# Water filter



## Corvid

Wasn't sure where to put this question, but as I'm considering getting a Rocket R58, thought I might as we'll ask here. What does everyone do, regards water quality in their machines, from the point of view of tastes and safe guarding their machine?


----------



## Thecatlinux

Hello Corvid

Welcome to the forum, I lot of people ,me myself included use bottled water, and fill the internal tank as per required.

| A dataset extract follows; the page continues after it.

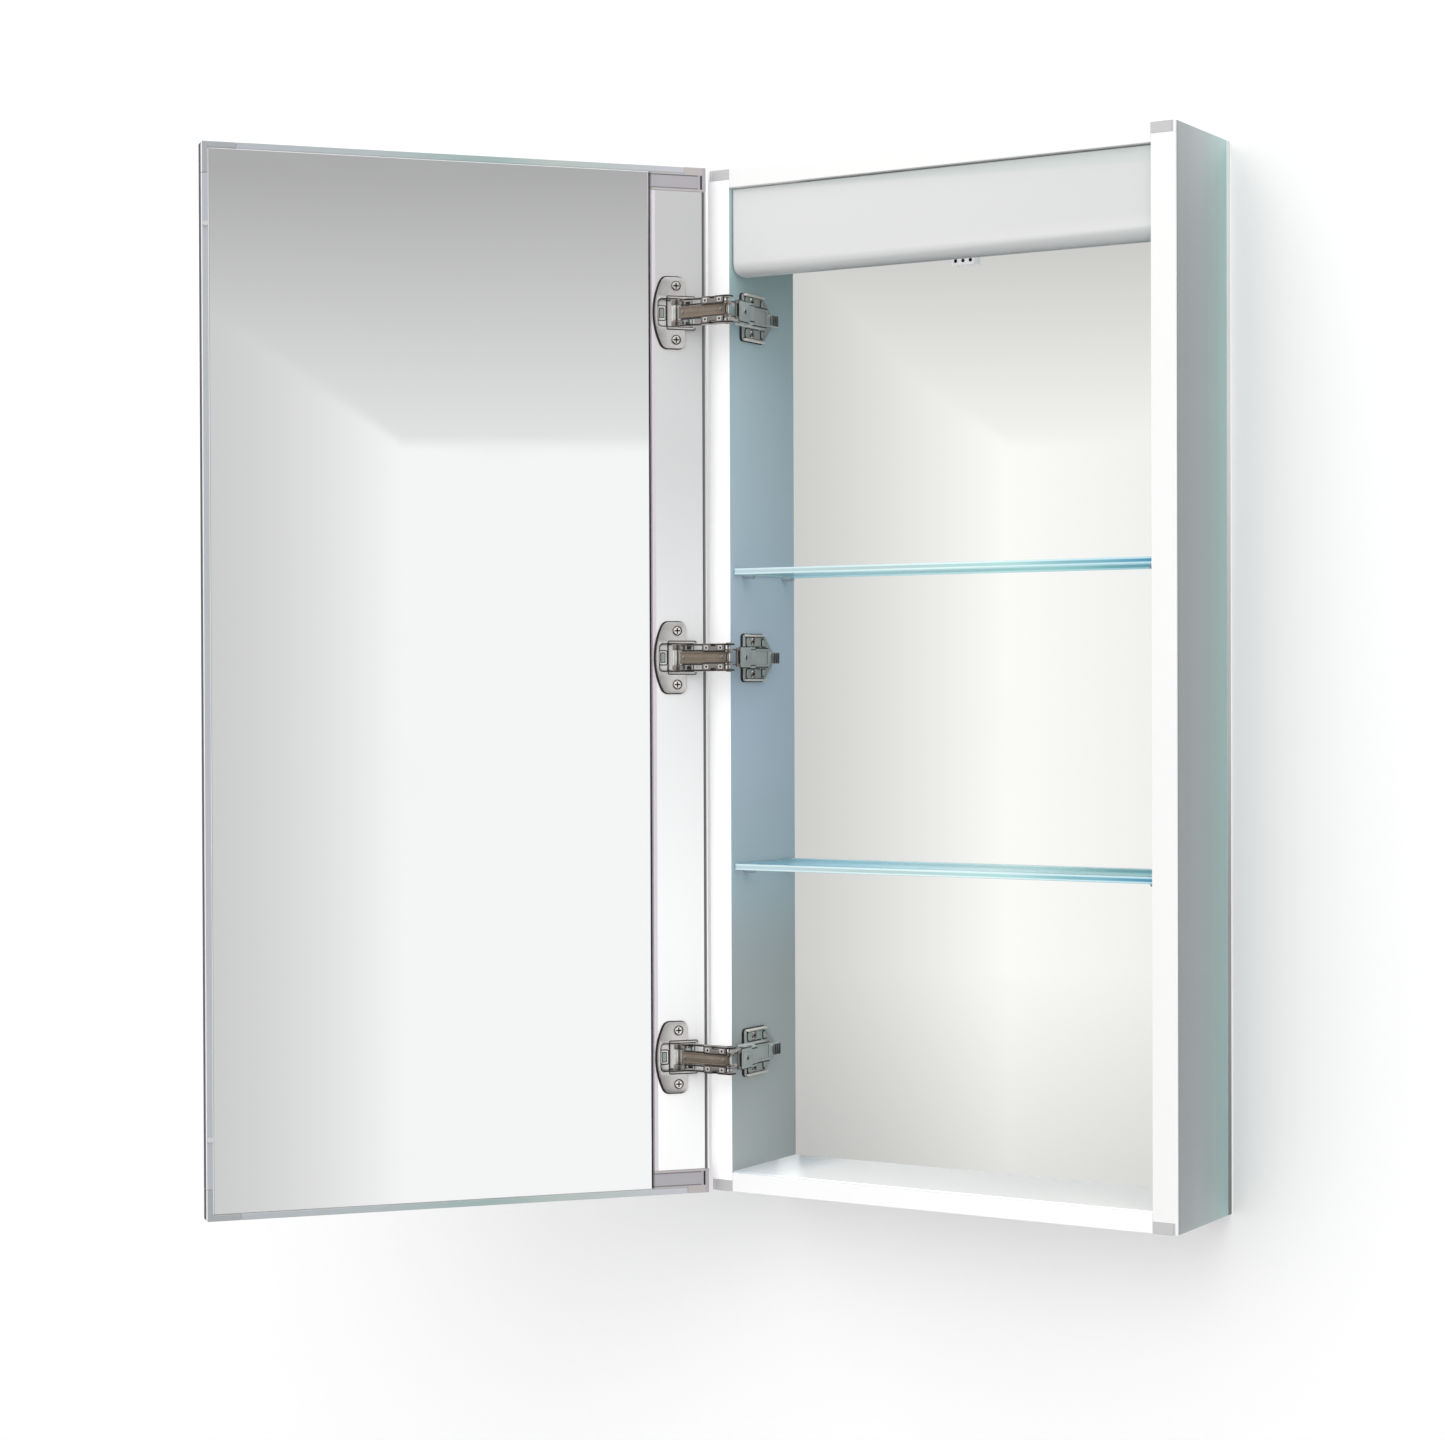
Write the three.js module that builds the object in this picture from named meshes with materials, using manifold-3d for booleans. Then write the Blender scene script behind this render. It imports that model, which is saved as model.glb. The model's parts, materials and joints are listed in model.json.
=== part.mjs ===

You can connect the rocket to the water main but this would require an inline filter . Plenty of people have done this and I am sure will be able to recommend you a suitable one.


----------



## Corvid

Ok, but I was wondering how bottled water compared with Brita filtered water in preventing scale?


----------



## Xpenno

Brita filters don't help prevent scale.


----------



## Soll

I did consider a Brita jug filter when I started out but I noticed scale build up in the kettle so opted for bottled water for my machine. Most people here use Tescoe's Ashbeck! How hard is your water?


----------



## Xpenno

Clearview (Tesco), Ashbeck (Tesco) and Volvic work well for espresso. Some like Waitrose Essential but that has higher carbonate levels from what I can remember and is more likely to scale up.


----------



## ronsil

I use bottled water with the Gaggia Classic.

For the Vesuvius I use a 'Bestmax' system with cartridges renewed on an annual basis.

It cleans the water as well as being a water softener.

I also have a flow meter in line which tells me how much water I've put through the system.

A good indicator as to when the cartridge needs renewing


----------